Exercise instructions
Quote the whole listing verbatim.

Dataset section
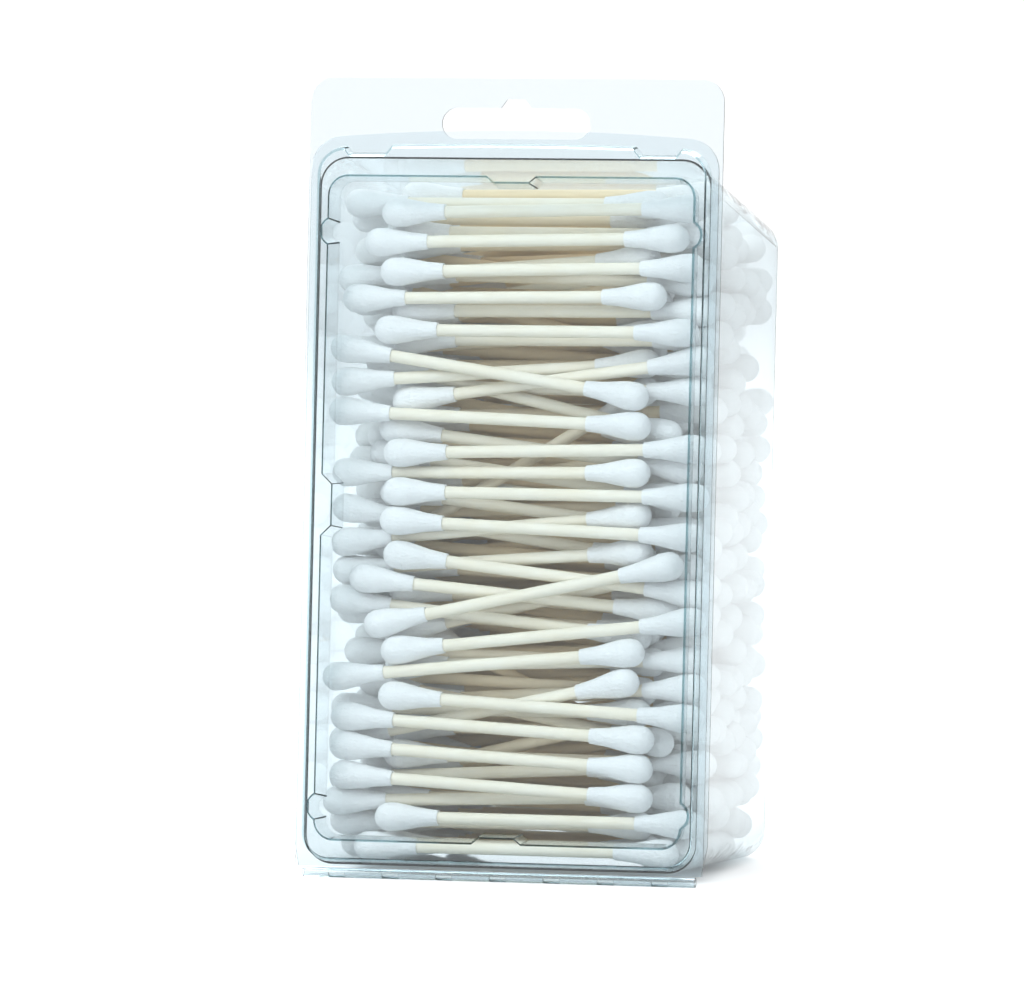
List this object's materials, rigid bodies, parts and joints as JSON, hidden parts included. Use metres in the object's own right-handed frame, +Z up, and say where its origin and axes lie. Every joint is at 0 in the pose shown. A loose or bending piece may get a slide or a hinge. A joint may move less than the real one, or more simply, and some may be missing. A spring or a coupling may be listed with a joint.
{
  "type": "cotton swab tub",
  "caption": "Clear clamshell tub with a hang tab and a front lid on a bottom fold, packed full of paper-stick cotton swabs.",
  "frame": {"origin": "centre of the bounding box's bottom face, on the surface the tub stands on", "axes": "+Z up along the tall side, +X to the right seen from the front, -Y out of the lid"},
  "size_m": [0.0942, 0.0877, 0.1757],
  "materials": {
    "clear_plastic": "clear thermoformed sheet, faintly blue",
    "paper": "matt rolled paper, cream",
    "cotton": "soft white cotton"
  },
  "bodies": {
    "tub_body": {"tub": "clear_plastic", "fold_hinge": "clear_plastic", "paper_sticks_01": "paper", "paper_sticks_02": "paper", "paper_sticks_03": "paper", "paper_sticks_04": "paper", "paper_sticks_05": "paper", "paper_sticks_06": "paper", "paper_sticks_07": "paper", "paper_sticks_08": "paper", "paper_sticks_09": "paper", "paper_sticks_10": "paper", "paper_sticks_11": "paper", "cotton_buds_01": "cotton", "cotton_buds_02": "cotton", "cotton_buds_03": "cotton", "cotton_buds_04": "cotton", "cotton_buds_05": "cotton", "cotton_buds_06": "cotton", "cotton_buds_07": "cotton", "cotton_buds_08": "cotton", "cotton_buds_09": "cotton", "cotton_buds_10": "cotton", "cotton_buds_11": "cotton"},
    "lid_body": {"lid": "clear_plastic"}
  },
  "joints": [
    {"name": "lid_fold", "type": "hinge", "parent": "tub_body", "child": "lid_body", "pos_m": [0, -0.041, 0.0011], "axis": [1, 0, 0], "range_deg": [0, 170]}
  ]
}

Response to the task
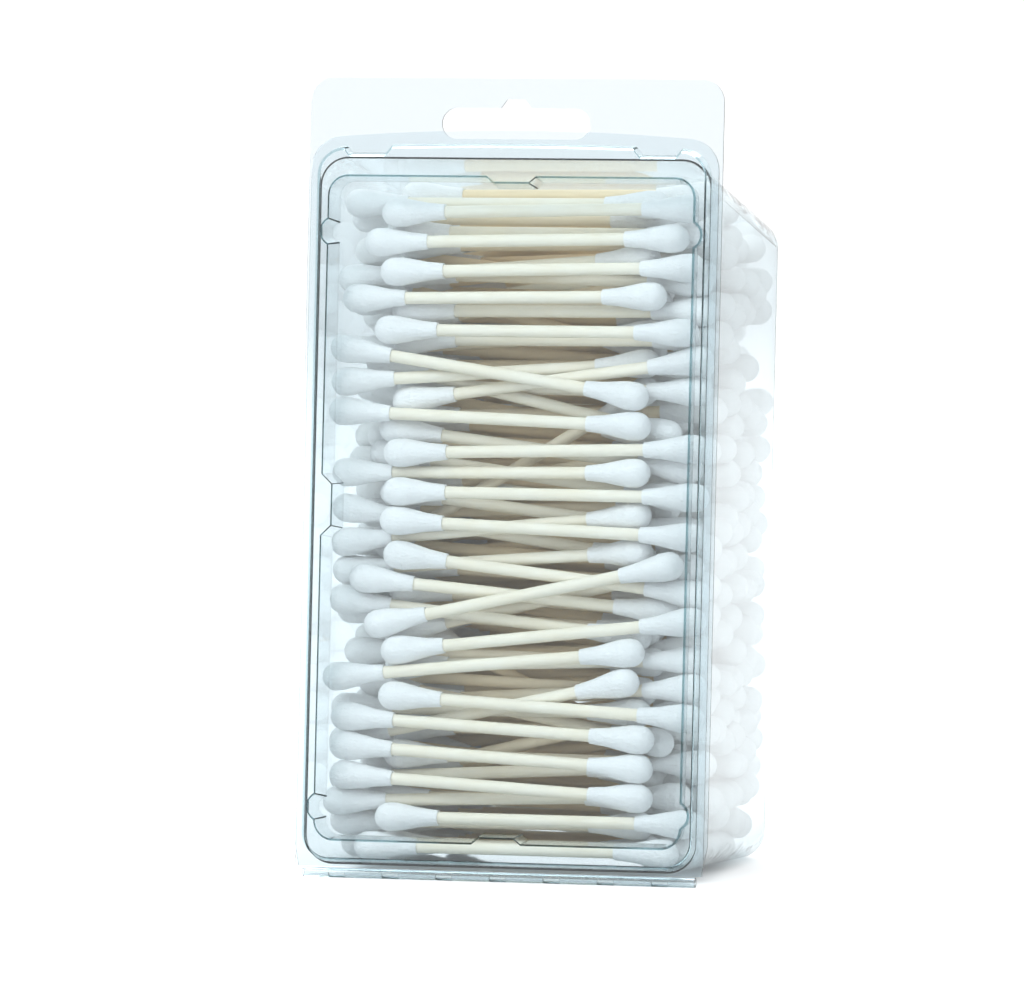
List this object's materials, rigid bodies, parts and joints as JSON, hidden parts included. Use metres in the object's own right-handed frame, +Z up, and say where its origin and axes lie. Every joint is at 0 in the pose shown. A loose or bending piece may get a slide or a hinge. A joint may move less than the real one, or more simply, and some may be missing. A spring or a coupling may be listed with a joint.
{
  "type": "cotton swab tub",
  "caption": "Clear clamshell tub with a hang tab and a front lid on a bottom fold, packed full of paper-stick cotton swabs.",
  "frame": {"origin": "centre of the bounding box's bottom face, on the surface the tub stands on", "axes": "+Z up along the tall side, +X to the right seen from the front, -Y out of the lid"},
  "size_m": [0.0942, 0.0877, 0.1757],
  "materials": {
    "clear_plastic": "clear thermoformed sheet, faintly blue",
    "paper": "matt rolled paper, cream",
    "cotton": "soft white cotton"
  },
  "bodies": {
    "tub_body": {"tub": "clear_plastic", "fold_hinge": "clear_plastic", "paper_sticks_01": "paper", "paper_sticks_02": "paper", "paper_sticks_03": "paper", "paper_sticks_04": "paper", "paper_sticks_05": "paper", "paper_sticks_06": "paper", "paper_sticks_07": "paper", "paper_sticks_08": "paper", "paper_sticks_09": "paper", "paper_sticks_10": "paper", "paper_sticks_11": "paper", "cotton_buds_01": "cotton", "cotton_buds_02": "cotton", "cotton_buds_03": "cotton", "cotton_buds_04": "cotton", "cotton_buds_05": "cotton", "cotton_buds_06": "cotton", "cotton_buds_07": "cotton", "cotton_buds_08": "cotton", "cotton_buds_09": "cotton", "cotton_buds_10": "cotton", "cotton_buds_11": "cotton"},
    "lid_body": {"lid": "clear_plastic"}
  },
  "joints": [
    {"name": "lid_fold", "type": "hinge", "parent": "tub_body", "child": "lid_body", "pos_m": [0, -0.041, 0.0011], "axis": [1, 0, 0], "range_deg": [0, 170]}
  ]
}